Estimating Average Causal Effect

The Average Causal Effect (ACE) is quite often a population-level inference of interest. The ACE is difficult to estimate because we often have confounding variables which pollute and bias our estimation of causal effects. Using causal models and inference, we can estimate the ACE using the do-operator. Let’s see how we can do so with simulated data.

Causal model

Let’s define the following causal model.

  • \(C \sim \mathcal{N}(1, 1)\)

  • \(X \sim \mathcal{N}(2 + 3 C, 1)\)

  • \(Y \sim \mathcal{N}(0.5 + 2.5 C + 1.5 X, 1)\)

Where,

  • \(C\) is the confounder (of \(X\) and \(Y\)),

  • \(X\) is the cause, and

  • \(Y\) is the effect.

In estimating the ACE, we want to know the causal effect of \(X\) on \(Y\) controlling for \(C\).
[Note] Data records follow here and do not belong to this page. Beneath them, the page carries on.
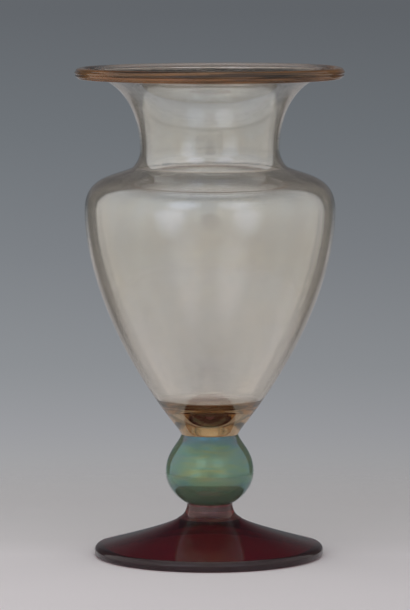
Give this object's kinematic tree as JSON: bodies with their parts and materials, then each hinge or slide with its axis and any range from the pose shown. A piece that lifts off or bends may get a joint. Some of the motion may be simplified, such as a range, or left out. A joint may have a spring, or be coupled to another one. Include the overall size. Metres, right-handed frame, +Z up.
{
  "type": "amphora vase",
  "caption": "Tall hand-blown glass amphora vase with a flared lip, a ball knop and a low conical foot.",
  "frame": {"origin": "centre of the foot, on the surface that the vase stands on", "axes": "+Z up along the vase's axis of revolution; X and Y are alike"},
  "size_m": [0.14, 0.14, 0.254],
  "materials": {
    "amethyst_glass": "glossy, deep red-violet with a thin lustre",
    "green_glass": "glossy, lustred, with fine swirls",
    "amber_glass": "glossy, clear, with a pearly lustre",
    "deep_amber_glass": "glossy, clear"
  },
  "bodies": {
    "root": {"foot": "amethyst_glass", "foot_merese": "amethyst_glass", "knop": "green_glass", "bowl": "amber_glass", "lip_wrap": "deep_amber_glass"}
  },
  "joints": []
}
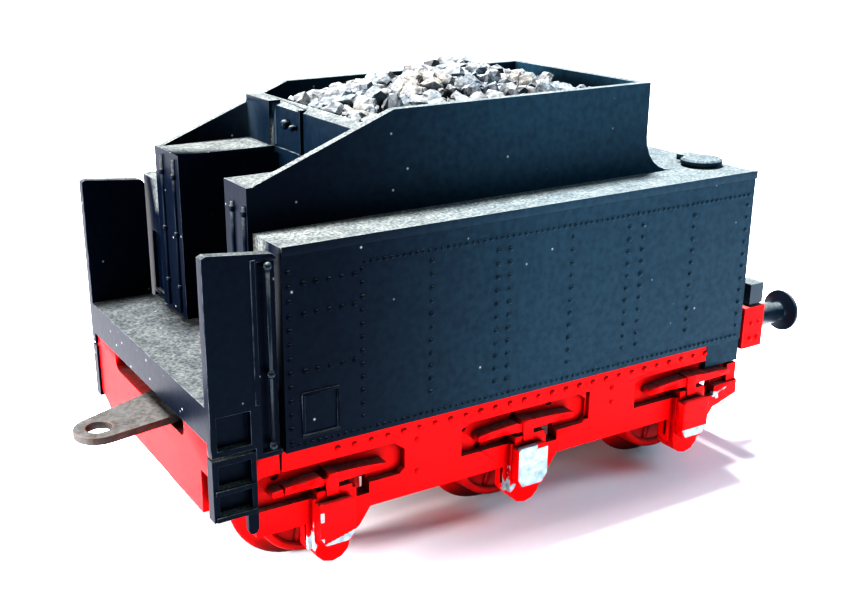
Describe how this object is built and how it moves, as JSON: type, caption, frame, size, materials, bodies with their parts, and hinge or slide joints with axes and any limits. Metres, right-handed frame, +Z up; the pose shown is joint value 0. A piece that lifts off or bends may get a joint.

Below, we simulate data from this causal model.

[1]:
import numpy as np
import pandas as pd

np.random.seed(37)

Xy = pd.DataFrame() \
    .assign(C=np.random.normal(1, 1, 10_000)) \
    .assign(X=lambda d: np.random.normal(2 + 3 * d['C'])) \
    .assign(Y=lambda d: np.random.normal(0.5 + 2.5 * d['C'] + 1.5 * d['X']))

Xy.shape
[1]:
(10000, 3)

DoubleML ACE estimation

We can use DoubleML to estimate the causal effect of \(X\) on \(Y\) as follows.

[2]:
from sklearn.base import clone
from sklearn.linear_model import LinearRegression
from doubleml import DoubleMLData
from doubleml import DoubleMLPLR

dml_data = DoubleMLData(
    Xy,
    y_col='Y',
    d_cols='X',
    x_cols=['C']
)

learner = LinearRegression()
ml_l = clone(learner)
ml_m = clone(learner)

dml_model = DoubleMLPLR(dml_data, ml_l, ml_m)
dml_model.fit()
dml_model.summary
[2]:
coef std err t P>|t| 2.5 % 97.5 %
X 1.506062 0.009728 154.824303 0.0 1.486996 1.525128

We can also try to estimate the causal effect of \(C\) on \(Y\).

[3]:
dml_data = DoubleMLData(
    Xy,
    y_col='Y',
    d_cols='C',
    x_cols=['X']
)

learner = LinearRegression()
ml_l = clone(learner)
ml_m = clone(learner)

dml_model = DoubleMLPLR(dml_data, ml_l, ml_m)
dml_model.fit()
dml_model.summary
[3]:
coef std err t P>|t| 2.5 % 97.5 %
C 2.492434 0.030878 80.719026 0.0 2.431915 2.552954

The ACEs (coefficients) estimated from DoubleML match the coefficients we used in simulating the data.

Py-SCM ACE estimation

ACE estimation with py-scm is also possible using the iiquery() method. First, let’s create the causal model.

[4]:
from pyscm.reasoning import create_reasoning_model

d = {
    'nodes': ['C', 'X', 'Y'],
    'edges': [
        ('C', 'X'),
        ('C', 'Y'),
        ('X', 'Y')
    ]
}

p = {
    'v': Xy.columns.tolist(),
    'm': Xy.mean().values,
    'S': Xy.cov().values
}

model = create_reasoning_model(d, p)

Now, let’s estimate the causal effects on \(Y\) when we \(\mathrm{do}(C)\). Remember that the do operator removes all backdoor paths from \(C\) to \(Y\). Since we created the causal structure, we know there are no backdoor paths. The ACE when we \(\mathrm{do}(C)\) matches DoubleML and our true parameters.

[5]:
model.iiquery(['C'], ['X'], 'Y')
[5]:
C    2.510711
X    1.499376
dtype: float64

Let’s estimate the causal effects on \(Y\) when we \(\mathrm{do}(X)\). In this situation, we know there is a backdoor path from \(X\) to \(Y\) through \(C\). In py-scm, the do-operator removes the link between \(X\) and \(C\) before the ACE estimation.

[6]:
model.iiquery(['X'], ['C'], 'Y')
[6]:
X    0.633283
C    0.296898
dtype: float64

Clearly, the causal effects of \(X\) and \(C\) on \(Y\) are different when we \(\mathrm{do}(X)\) versus \(\mathrm{do}(C)\).